§ **What the exercise asks**: Check every line below for the string "loose", and copy the lines that contain it.

[Structured object records]
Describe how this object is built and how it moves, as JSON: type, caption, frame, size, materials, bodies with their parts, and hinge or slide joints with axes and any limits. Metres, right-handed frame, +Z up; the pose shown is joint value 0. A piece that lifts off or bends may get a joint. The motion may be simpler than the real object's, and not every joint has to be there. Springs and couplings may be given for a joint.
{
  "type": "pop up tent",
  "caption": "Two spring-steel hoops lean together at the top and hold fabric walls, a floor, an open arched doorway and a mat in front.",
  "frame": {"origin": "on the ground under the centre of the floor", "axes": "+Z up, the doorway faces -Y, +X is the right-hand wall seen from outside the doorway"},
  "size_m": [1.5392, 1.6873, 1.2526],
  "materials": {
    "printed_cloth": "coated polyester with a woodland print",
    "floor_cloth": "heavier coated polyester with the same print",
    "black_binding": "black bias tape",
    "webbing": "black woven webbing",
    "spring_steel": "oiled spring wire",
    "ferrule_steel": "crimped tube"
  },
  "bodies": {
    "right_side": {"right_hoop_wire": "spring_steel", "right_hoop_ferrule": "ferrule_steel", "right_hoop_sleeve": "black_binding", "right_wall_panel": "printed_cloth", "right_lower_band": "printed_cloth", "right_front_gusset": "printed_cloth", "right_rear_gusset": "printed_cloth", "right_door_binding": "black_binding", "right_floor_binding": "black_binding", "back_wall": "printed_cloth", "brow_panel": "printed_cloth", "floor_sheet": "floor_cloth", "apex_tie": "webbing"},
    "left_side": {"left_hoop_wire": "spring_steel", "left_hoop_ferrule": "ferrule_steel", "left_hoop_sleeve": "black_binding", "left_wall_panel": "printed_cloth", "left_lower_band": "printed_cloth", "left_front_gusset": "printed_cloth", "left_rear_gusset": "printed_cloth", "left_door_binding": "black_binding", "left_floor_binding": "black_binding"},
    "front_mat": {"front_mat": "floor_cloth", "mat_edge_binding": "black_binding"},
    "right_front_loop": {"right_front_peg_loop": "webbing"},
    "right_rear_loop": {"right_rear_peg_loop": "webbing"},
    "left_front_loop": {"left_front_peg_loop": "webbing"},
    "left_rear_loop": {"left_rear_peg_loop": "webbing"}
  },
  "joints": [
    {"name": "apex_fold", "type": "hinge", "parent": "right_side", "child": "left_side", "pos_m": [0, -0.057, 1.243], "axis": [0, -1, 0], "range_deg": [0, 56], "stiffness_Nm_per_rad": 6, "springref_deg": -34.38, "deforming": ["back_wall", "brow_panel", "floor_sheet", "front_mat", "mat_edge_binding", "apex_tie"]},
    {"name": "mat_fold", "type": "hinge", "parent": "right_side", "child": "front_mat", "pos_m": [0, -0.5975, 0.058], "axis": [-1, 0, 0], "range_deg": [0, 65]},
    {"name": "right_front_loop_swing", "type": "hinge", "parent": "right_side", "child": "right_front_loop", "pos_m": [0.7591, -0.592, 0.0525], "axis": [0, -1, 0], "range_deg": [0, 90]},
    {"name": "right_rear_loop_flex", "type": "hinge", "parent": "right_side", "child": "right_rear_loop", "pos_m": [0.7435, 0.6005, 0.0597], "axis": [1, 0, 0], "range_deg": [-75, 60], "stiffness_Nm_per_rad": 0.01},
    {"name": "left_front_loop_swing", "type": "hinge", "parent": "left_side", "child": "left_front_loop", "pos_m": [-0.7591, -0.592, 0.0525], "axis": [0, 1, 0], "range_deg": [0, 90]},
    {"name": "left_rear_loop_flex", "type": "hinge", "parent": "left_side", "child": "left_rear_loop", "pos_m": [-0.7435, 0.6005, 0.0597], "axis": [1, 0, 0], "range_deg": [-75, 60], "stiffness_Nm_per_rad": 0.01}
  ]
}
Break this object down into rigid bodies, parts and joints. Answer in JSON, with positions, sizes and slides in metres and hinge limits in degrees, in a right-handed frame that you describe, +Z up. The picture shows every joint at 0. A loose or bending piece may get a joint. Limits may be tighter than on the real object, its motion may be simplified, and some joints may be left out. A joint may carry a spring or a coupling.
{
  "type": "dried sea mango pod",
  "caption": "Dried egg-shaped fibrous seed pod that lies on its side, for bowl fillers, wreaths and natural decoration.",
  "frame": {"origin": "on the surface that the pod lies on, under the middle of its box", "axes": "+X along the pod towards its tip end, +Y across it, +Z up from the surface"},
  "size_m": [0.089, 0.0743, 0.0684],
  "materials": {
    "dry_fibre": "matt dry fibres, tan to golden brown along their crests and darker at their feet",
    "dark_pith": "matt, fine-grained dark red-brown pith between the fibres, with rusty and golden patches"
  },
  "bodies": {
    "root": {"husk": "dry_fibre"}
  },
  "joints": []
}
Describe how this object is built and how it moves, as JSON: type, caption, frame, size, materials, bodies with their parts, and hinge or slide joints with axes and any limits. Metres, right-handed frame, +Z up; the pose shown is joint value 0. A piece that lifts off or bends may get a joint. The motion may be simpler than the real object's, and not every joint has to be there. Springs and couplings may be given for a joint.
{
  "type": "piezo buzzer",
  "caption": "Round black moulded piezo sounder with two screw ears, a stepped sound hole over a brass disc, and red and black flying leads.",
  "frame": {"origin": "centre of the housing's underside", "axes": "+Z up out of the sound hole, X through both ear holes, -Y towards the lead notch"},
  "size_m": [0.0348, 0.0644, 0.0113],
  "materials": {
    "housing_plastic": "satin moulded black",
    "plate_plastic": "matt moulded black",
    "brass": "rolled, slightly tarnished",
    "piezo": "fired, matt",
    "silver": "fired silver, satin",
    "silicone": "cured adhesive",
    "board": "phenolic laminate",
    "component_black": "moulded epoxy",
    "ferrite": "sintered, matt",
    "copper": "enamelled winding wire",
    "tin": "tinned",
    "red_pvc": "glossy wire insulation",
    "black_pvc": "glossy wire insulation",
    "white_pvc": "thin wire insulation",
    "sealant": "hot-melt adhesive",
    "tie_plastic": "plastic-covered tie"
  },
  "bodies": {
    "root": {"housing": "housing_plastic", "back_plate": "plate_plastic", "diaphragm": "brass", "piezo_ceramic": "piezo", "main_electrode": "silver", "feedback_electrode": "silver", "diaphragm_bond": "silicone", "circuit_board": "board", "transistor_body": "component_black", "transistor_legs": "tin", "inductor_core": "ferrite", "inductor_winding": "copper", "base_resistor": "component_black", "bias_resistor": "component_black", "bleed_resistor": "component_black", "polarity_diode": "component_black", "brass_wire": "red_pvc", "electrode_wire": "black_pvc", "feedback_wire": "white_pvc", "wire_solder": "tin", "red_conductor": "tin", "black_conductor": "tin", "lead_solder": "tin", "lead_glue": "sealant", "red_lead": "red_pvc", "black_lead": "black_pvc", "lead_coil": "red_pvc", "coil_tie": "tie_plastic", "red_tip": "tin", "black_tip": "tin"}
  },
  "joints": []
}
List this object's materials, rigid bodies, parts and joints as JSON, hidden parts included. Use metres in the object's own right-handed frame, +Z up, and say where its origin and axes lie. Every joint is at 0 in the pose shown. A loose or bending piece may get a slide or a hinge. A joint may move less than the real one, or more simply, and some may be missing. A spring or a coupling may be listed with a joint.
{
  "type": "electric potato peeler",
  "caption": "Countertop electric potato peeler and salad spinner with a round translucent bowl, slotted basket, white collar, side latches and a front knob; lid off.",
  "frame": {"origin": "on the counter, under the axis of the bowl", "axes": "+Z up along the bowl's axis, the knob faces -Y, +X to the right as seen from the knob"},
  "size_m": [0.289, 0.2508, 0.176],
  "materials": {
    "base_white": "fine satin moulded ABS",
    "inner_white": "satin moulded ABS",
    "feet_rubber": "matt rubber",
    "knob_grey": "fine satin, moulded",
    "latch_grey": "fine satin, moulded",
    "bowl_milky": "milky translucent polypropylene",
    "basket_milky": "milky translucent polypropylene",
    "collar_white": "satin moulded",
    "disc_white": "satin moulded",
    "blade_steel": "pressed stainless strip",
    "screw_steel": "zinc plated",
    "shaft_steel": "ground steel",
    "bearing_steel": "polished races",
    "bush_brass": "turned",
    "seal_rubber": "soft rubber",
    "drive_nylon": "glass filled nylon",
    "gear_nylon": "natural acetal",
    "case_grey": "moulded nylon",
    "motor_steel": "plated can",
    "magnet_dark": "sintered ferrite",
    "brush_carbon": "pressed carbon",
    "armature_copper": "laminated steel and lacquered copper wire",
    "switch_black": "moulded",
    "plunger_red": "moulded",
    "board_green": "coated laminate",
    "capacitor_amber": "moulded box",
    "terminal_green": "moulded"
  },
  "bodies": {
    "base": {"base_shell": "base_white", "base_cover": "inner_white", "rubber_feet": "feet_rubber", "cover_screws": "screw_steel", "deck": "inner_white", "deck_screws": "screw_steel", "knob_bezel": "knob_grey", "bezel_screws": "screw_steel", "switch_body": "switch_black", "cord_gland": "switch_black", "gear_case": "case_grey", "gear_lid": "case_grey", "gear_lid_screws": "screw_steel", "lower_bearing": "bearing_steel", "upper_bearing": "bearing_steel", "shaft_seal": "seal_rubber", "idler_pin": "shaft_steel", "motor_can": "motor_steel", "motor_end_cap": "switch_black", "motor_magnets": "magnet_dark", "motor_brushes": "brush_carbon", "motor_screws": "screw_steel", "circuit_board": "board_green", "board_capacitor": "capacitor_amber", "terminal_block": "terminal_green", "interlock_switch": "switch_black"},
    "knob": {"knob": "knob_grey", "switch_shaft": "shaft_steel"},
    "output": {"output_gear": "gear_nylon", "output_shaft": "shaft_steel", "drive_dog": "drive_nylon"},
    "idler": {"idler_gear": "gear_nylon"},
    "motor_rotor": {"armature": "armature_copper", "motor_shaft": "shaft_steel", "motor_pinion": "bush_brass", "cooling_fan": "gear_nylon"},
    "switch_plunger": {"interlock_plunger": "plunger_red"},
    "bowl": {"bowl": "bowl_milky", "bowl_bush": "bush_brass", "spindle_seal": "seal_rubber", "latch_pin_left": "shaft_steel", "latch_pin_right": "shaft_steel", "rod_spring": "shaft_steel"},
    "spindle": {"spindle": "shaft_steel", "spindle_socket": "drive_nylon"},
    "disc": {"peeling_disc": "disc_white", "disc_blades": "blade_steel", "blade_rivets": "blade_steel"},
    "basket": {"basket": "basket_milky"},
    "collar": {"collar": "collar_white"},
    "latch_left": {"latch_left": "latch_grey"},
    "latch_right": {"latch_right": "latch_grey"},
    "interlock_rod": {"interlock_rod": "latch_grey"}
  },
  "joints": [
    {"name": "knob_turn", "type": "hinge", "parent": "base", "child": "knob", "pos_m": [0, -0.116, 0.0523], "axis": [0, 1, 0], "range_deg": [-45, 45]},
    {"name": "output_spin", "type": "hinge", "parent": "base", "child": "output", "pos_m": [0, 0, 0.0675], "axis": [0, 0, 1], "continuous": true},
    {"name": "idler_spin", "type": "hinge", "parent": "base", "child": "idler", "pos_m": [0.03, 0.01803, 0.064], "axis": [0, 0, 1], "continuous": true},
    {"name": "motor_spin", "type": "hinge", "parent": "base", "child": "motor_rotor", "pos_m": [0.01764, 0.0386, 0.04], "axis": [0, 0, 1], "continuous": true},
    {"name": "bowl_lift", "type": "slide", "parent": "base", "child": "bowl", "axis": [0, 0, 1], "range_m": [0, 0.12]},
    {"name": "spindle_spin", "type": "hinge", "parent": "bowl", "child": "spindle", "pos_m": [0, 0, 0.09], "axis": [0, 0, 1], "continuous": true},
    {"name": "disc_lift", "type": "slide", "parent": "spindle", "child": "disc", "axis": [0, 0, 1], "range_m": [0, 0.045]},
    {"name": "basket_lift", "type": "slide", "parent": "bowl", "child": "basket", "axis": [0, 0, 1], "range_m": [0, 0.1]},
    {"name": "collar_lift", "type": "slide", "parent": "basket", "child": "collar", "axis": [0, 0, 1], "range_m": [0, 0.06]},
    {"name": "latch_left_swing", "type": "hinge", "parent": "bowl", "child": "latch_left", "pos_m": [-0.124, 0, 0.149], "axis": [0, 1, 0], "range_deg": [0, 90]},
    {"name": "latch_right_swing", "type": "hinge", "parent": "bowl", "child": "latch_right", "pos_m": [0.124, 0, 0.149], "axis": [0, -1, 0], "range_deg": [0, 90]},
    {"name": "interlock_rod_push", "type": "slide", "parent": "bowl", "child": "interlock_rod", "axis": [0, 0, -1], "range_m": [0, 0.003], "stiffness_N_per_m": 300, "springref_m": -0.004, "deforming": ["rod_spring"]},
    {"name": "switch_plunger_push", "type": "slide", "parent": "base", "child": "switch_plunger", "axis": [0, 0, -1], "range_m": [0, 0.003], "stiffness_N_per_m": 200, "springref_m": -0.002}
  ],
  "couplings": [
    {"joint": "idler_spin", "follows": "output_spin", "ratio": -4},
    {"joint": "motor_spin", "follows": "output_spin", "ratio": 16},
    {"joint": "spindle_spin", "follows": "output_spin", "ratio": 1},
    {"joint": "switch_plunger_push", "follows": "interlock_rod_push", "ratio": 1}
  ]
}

§ **Written response**:
Break this object down into rigid bodies, parts and joints. Answer in JSON, with positions, sizes and slides in metres and hinge limits in degrees, in a right-handed frame that you describe, +Z up. The picture shows every joint at 0. A loose or bending piece may get a joint. Limits may be tighter than on the real object, its motion may be simplified, and some joints may be left out. A joint may carry a spring or a coupling.
List this object's materials, rigid bodies, parts and joints as JSON, hidden parts included. Use metres in the object's own right-handed frame, +Z up, and say where its origin and axes lie. Every joint is at 0 in the pose shown. A loose or bending piece may get a slide or a hinge. A joint may move less than the real one, or more simply, and some may be missing. A spring or a coupling may be listed with a joint.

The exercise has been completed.